══ Recorded information ══
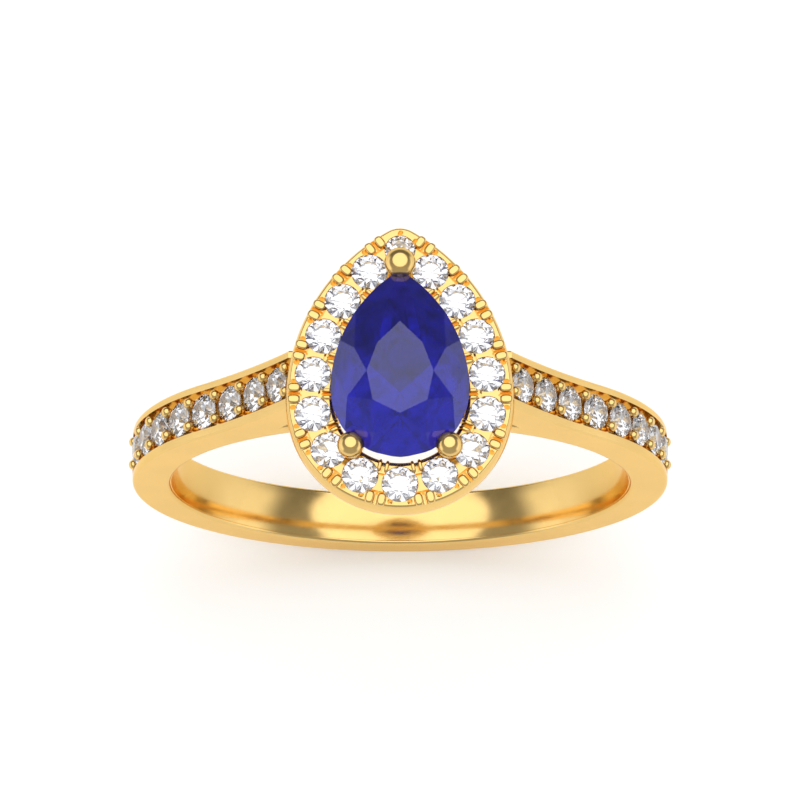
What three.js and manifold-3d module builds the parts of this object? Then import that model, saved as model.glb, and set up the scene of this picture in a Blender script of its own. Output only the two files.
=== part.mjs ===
// A pear-halo engagement ring, in millimetres. The finger hole runs along Y with its centre at the
// origin, the head stands up along +Z, and the point of the pear stone is towards +Y.
import * as THREE from "three";
import { mergeVertices } from "three/addons/utils/BufferGeometryUtils.js";
import { ConvexGeometry } from "three/addons/geometries/ConvexGeometry.js";
import Module from "manifold-3d";

// Fit: the gap between a stone, claw or peg and the metal it seats in.
const SEAT_GAP = 0.03;

// Band: a comfort-fit ring whose outer circle sits a little above the finger circle.
const FINGER_RADIUS = 8.675;
const BAND_WALL = 1.5;
const BAND_RISE = 0.09;
const COMFORT_RADIUS = 3.9;
const EDGE_ROUND = 0.1;
const RAIL_WIDTH = 0.3;
const BAND_STEPS = 28;

// Shoulders: the band's top line flares up to the underside of the halo, over an open gallery.
const FLARE_START_DEG = 43;
const FLARE_STEPS = 8;
const ARM_TUCK = 0.07;
const ARM_TIP_LENGTH = 0.95;
const BRIDGE_THICKNESS = 0.95;
const BRIDGE_WAIST_WIDTH = 1.4;
const GALLERY_HALF_LENGTH = 4.3;
const GALLERY_CURVE_STEPS = 5;

// Small round stones, all of one size, and how far each is set below the metal around it.
const MELEE_DIAMETER = 1.3;
const MELEE_CROWN = 0.2;
const MELEE_PAVILION = 0.56;
const MELEE_GIRDLE = 0.04;
const MELEE_TABLE_SHARE = 0.56;
const MELEE_STAR_RADIUS_SHARE = 0.78;
const MELEE_LOWER_SHARE = 0.24;

// Shoulder setting: one row of stones in a groove, held by pairs of beads.
const SHOULDER_STONES = 8;
const SHOULDER_STONE_SPACE = 0.21;
const GROOVE_SIDE_SPACE = 0.1;
const GROOVE_DEPTH = 0.3;
const GROOVE_END_LENGTH = 0.42;
const FIRST_BEAD_FROM_HALO = 0.32;
const SHOULDER_GIRDLE_DEPTH = 0.16;
const BEAD_RADIUS = 0.2;
const BEAD_ROOT_RADIUS = 0.15;
const BEAD_DEPTH = 0.04;
const BEAD_ROW_OFFSET = 0.45;

// Centre stone: a pear brilliant.
const PEAR_WIDTH = 5;
const PEAR_LENGTH = 7;
const PEAR_CENTRE_Y = 0.05;
const PEAR_CROWN = 1.0;
const PEAR_PAVILION = 2.1;
const PEAR_GIRDLE = 0.12;
const PEAR_TABLE_SHARE = 0.49;
const PEAR_RISE = 0.5;
const PEAR_STEPS = 40;

// Halo: a pear-shaped frame that carries a row of small stones round the centre stone.
const HEAD_RISE = 3.025;
const HALO_THICKNESS = 1.2;
const HALO_SIDE_SPACE = 0.06;
const HALO_POINT_SPACE = 0.27;
const HALO_HEEL_SPACE = 0.24;
const HALO_TOP_RIM = 0.11;
const HALO_BELLY = 0.17;
const HALO_BEVEL_HEIGHT = 0.4;
const HALO_INNER_RIM = 0.1;
const HALO_STONE_SPACE = 0.175;
const POINT_STONE_DIAMETER = 1.1;
const HALO_GIRDLE_DEPTH = 0.05;
const HALO_STEPS = 50;
const PRONG_LENGTH = 0.4;
const OUTER_PRONG_WIDTH = 0.32;
const INNER_PRONG_WIDTH = 0.16;
const PRONG_HEIGHT = 0.14;
const PRONG_ROOT = 0.1;
const PRONG_TAPER = 0.7;
const SLIT_WIDTH = 0.1;
const SLIT_DEPTH = 0.3;
const NOTCH_RADIUS = 0.09;
const NOTCH_DEPTH = 0.3;
const NOTCH_TURN_DEG = 29;
const AZURE_RADIUS = 0.32;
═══
» Exercise details
Output all of the material exactly as written.

» Problem solution
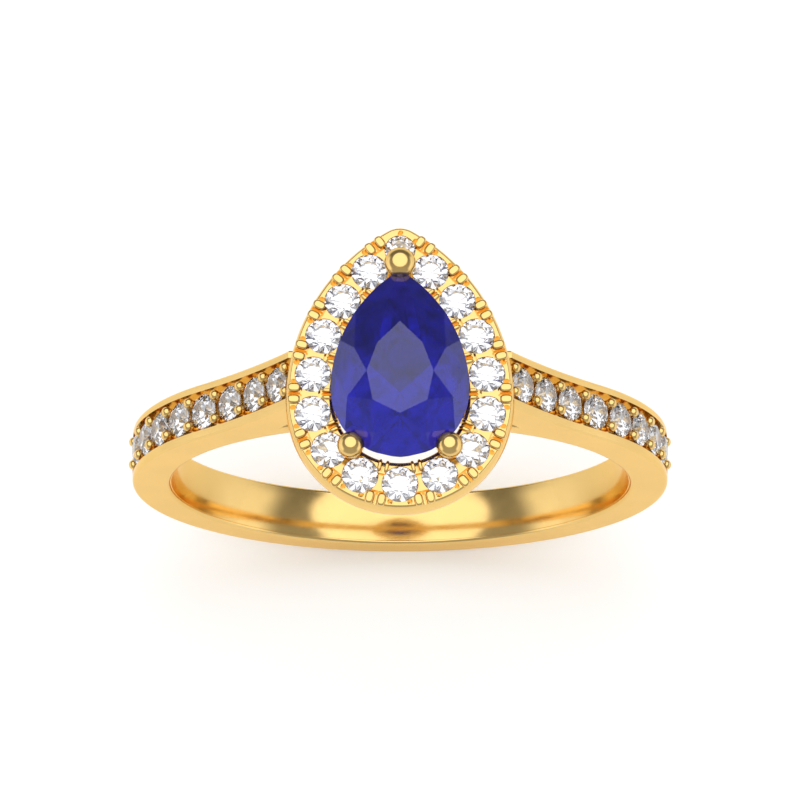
What three.js and manifold-3d module builds the parts of this object? Then import that model, saved as model.glb, and set up the scene of this picture in a Blender script of its own. Output only the two files.
=== part.mjs ===
// A pear-halo engagement ring, in millimetres. The finger hole runs along Y with its centre at the
// origin, the head stands up along +Z, and the point of the pear stone is towards +Y.
import * as THREE from "three";
import { mergeVertices } from "three/addons/utils/BufferGeometryUtils.js";
import { ConvexGeometry } from "three/addons/geometries/ConvexGeometry.js";
import Module from "manifold-3d";

// Fit: the gap between a stone, claw or peg and the metal it seats in.
const SEAT_GAP = 0.03;

// Band: a comfort-fit ring whose outer circle sits a little above the finger circle.
const FINGER_RADIUS = 8.675;
const BAND_WALL = 1.5;
const BAND_RISE = 0.09;
const COMFORT_RADIUS = 3.9;
const EDGE_ROUND = 0.1;
const RAIL_WIDTH = 0.3;
const BAND_STEPS = 28;

// Shoulders: the band's top line flares up to the underside of the halo, over an open gallery.
const FLARE_START_DEG = 43;
const FLARE_STEPS = 8;
const ARM_TUCK = 0.07;
const ARM_TIP_LENGTH = 0.95;
const BRIDGE_THICKNESS = 0.95;
const BRIDGE_WAIST_WIDTH = 1.4;
const GALLERY_HALF_LENGTH = 4.3;
const GALLERY_CURVE_STEPS = 5;

// Small round stones, all of one size, and how far each is set below the metal around it.
const MELEE_DIAMETER = 1.3;
const MELEE_CROWN = 0.2;
const MELEE_PAVILION = 0.56;
const MELEE_GIRDLE = 0.04;
const MELEE_TABLE_SHARE = 0.56;
const MELEE_STAR_RADIUS_SHARE = 0.78;
const MELEE_LOWER_SHARE = 0.24;

// Shoulder setting: one row of stones in a groove, held by pairs of beads.
const SHOULDER_STONES = 8;
const SHOULDER_STONE_SPACE = 0.21;
const GROOVE_SIDE_SPACE = 0.1;
const GROOVE_DEPTH = 0.3;
const GROOVE_END_LENGTH = 0.42;
const FIRST_BEAD_FROM_HALO = 0.32;
const SHOULDER_GIRDLE_DEPTH = 0.16;
const BEAD_RADIUS = 0.2;
const BEAD_ROOT_RADIUS = 0.15;
const BEAD_DEPTH = 0.04;
const BEAD_ROW_OFFSET = 0.45;

// Centre stone: a pear brilliant.
const PEAR_WIDTH = 5;
const PEAR_LENGTH = 7;
const PEAR_CENTRE_Y = 0.05;
const PEAR_CROWN = 1.0;
const PEAR_PAVILION = 2.1;
const PEAR_GIRDLE = 0.12;
const PEAR_TABLE_SHARE = 0.49;
const PEAR_RISE = 0.5;
const PEAR_STEPS = 40;

// Halo: a pear-shaped frame that carries a row of small stones round the centre stone.
const HEAD_RISE = 3.025;
const HALO_THICKNESS = 1.2;
const HALO_SIDE_SPACE = 0.06;
const HALO_POINT_SPACE = 0.27;
const HALO_HEEL_SPACE = 0.24;
const HALO_TOP_RIM = 0.11;
const HALO_BELLY = 0.17;
const HALO_BEVEL_HEIGHT = 0.4;
const HALO_INNER_RIM = 0.1;
const HALO_STONE_SPACE = 0.175;
const POINT_STONE_DIAMETER = 1.1;
const HALO_GIRDLE_DEPTH = 0.05;
const HALO_STEPS = 50;
const PRONG_LENGTH = 0.4;
const OUTER_PRONG_WIDTH = 0.32;
const INNER_PRONG_WIDTH = 0.16;
const PRONG_HEIGHT = 0.14;
const PRONG_ROOT = 0.1;
const PRONG_TAPER = 0.7;
const SLIT_WIDTH = 0.1;
const SLIT_DEPTH = 0.3;
const NOTCH_RADIUS = 0.09;
const NOTCH_DEPTH = 0.3;
const NOTCH_TURN_DEG = 29;
const AZURE_RADIUS = 0.32;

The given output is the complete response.